--- BEGIN Entries supplied ---

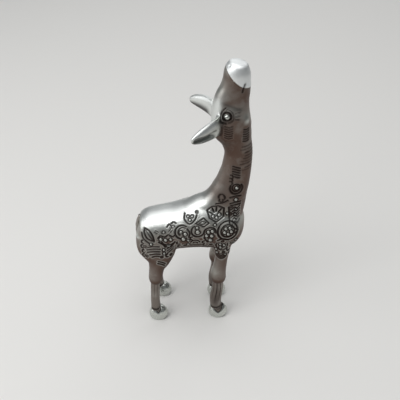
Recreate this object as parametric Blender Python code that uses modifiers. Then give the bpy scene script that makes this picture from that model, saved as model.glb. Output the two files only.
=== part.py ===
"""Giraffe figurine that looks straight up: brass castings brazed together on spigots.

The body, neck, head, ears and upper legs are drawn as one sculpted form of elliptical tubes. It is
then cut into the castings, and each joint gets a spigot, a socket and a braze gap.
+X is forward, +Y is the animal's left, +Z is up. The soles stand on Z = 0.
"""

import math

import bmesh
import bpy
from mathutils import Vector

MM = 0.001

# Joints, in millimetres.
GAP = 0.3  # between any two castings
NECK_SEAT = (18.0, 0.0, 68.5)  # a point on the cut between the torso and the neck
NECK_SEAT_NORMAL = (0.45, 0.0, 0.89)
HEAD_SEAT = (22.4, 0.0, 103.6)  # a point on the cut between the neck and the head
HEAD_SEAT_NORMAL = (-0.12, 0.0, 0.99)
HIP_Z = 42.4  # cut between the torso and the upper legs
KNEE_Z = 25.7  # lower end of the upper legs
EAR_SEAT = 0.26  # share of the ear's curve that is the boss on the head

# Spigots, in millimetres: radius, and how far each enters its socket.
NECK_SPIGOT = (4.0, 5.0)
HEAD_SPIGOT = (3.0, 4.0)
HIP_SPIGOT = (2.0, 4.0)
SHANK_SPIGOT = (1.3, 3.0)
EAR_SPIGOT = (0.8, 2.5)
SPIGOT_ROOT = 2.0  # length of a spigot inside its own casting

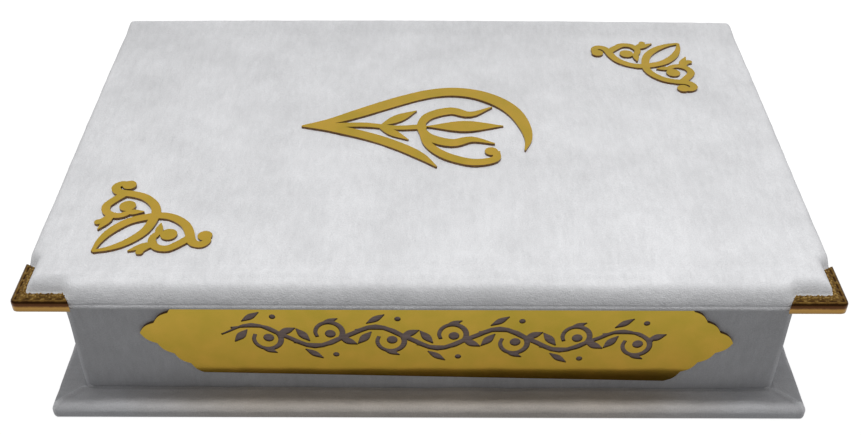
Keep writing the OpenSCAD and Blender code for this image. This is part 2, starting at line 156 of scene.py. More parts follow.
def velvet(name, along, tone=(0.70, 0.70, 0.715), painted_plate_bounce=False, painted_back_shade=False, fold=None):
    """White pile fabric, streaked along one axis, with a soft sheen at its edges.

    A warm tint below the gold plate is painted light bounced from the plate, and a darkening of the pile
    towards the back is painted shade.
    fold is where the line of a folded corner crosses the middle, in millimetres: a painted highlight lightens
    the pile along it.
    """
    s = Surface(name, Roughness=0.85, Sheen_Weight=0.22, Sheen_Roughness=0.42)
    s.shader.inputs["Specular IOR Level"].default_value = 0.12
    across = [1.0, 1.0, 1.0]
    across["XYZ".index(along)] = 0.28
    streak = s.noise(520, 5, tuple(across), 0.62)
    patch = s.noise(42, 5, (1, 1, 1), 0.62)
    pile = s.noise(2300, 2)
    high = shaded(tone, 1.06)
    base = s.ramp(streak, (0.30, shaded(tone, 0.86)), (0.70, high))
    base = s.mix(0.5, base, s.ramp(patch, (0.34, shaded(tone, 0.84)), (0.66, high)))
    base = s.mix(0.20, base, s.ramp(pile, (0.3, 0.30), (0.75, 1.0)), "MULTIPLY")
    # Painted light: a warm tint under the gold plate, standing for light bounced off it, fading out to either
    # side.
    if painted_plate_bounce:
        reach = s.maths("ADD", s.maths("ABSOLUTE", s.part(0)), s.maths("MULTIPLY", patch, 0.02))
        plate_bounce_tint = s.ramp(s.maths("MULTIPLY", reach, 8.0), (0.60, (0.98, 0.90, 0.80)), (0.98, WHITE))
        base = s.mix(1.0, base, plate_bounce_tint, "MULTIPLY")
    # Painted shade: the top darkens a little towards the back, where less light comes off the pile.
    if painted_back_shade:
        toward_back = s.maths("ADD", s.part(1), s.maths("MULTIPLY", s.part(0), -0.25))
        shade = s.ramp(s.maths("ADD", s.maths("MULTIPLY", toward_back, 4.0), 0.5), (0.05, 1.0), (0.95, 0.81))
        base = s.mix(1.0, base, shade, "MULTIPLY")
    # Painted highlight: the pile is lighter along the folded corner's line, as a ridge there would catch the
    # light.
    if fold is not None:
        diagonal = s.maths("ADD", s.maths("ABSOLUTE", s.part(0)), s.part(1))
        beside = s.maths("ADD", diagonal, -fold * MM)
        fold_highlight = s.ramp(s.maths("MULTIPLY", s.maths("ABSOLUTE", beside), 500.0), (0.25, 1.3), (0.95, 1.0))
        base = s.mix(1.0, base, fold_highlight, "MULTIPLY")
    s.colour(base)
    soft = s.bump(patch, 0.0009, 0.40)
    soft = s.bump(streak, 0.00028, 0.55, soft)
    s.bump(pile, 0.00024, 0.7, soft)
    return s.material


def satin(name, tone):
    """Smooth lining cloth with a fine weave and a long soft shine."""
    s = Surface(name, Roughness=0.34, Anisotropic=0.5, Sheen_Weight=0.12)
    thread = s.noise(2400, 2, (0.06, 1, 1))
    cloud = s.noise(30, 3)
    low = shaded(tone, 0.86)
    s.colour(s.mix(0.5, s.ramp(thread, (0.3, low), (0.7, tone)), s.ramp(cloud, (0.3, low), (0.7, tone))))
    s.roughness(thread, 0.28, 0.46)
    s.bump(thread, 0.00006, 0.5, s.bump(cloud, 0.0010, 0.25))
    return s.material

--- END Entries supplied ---
--- BEGIN Entries supplied ---

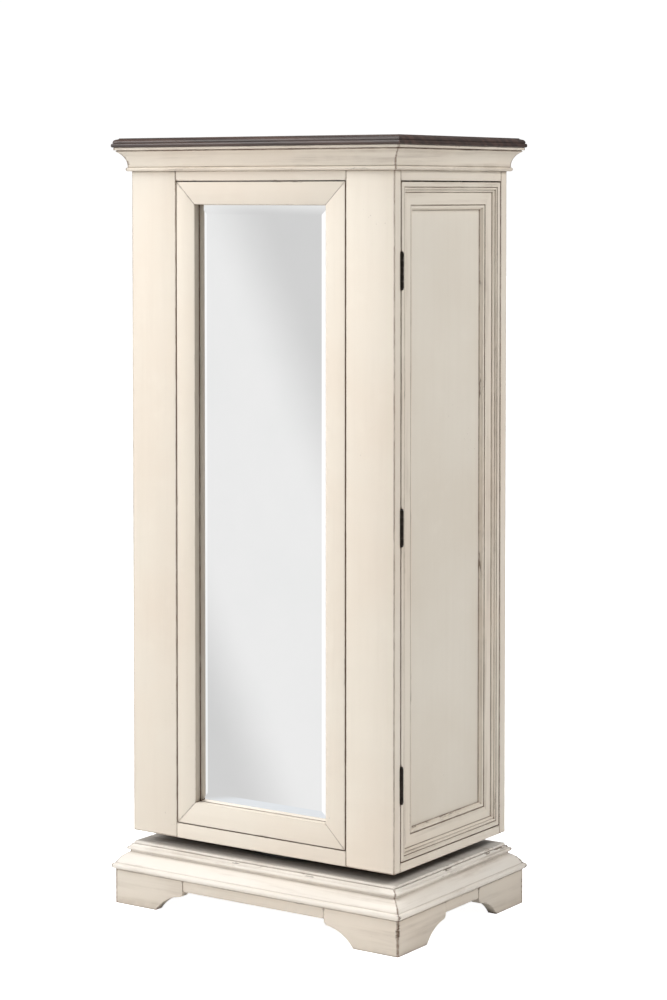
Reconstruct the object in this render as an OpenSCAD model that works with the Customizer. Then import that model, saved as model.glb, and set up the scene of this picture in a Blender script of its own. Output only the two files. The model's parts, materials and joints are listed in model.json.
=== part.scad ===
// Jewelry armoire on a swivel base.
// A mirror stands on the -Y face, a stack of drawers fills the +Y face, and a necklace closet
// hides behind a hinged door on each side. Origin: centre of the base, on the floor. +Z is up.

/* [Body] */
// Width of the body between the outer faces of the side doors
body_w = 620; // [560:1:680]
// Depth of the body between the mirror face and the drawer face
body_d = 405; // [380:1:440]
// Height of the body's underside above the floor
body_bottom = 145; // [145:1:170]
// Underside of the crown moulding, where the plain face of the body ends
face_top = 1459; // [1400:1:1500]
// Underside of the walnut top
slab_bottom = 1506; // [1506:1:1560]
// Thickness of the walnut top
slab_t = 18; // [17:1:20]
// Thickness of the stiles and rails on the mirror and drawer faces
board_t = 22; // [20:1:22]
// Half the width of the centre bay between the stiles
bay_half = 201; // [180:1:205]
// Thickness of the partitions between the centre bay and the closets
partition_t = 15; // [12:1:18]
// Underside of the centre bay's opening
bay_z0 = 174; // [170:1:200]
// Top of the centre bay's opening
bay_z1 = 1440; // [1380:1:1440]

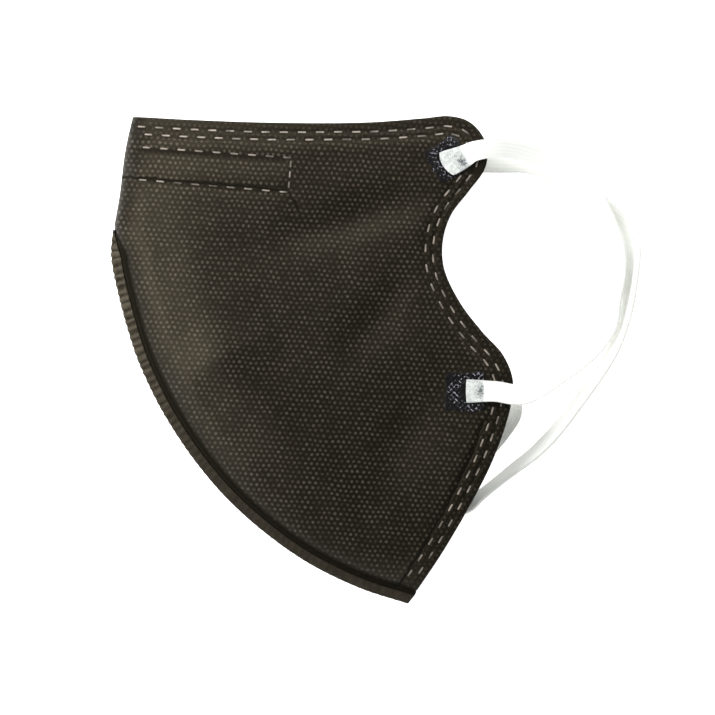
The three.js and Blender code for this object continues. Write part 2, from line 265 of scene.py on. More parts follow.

--- END Entries supplied ---

| Problem |
Look through the entries above and report the number of lines that contain "More". Write only the number.

| Correct output |
2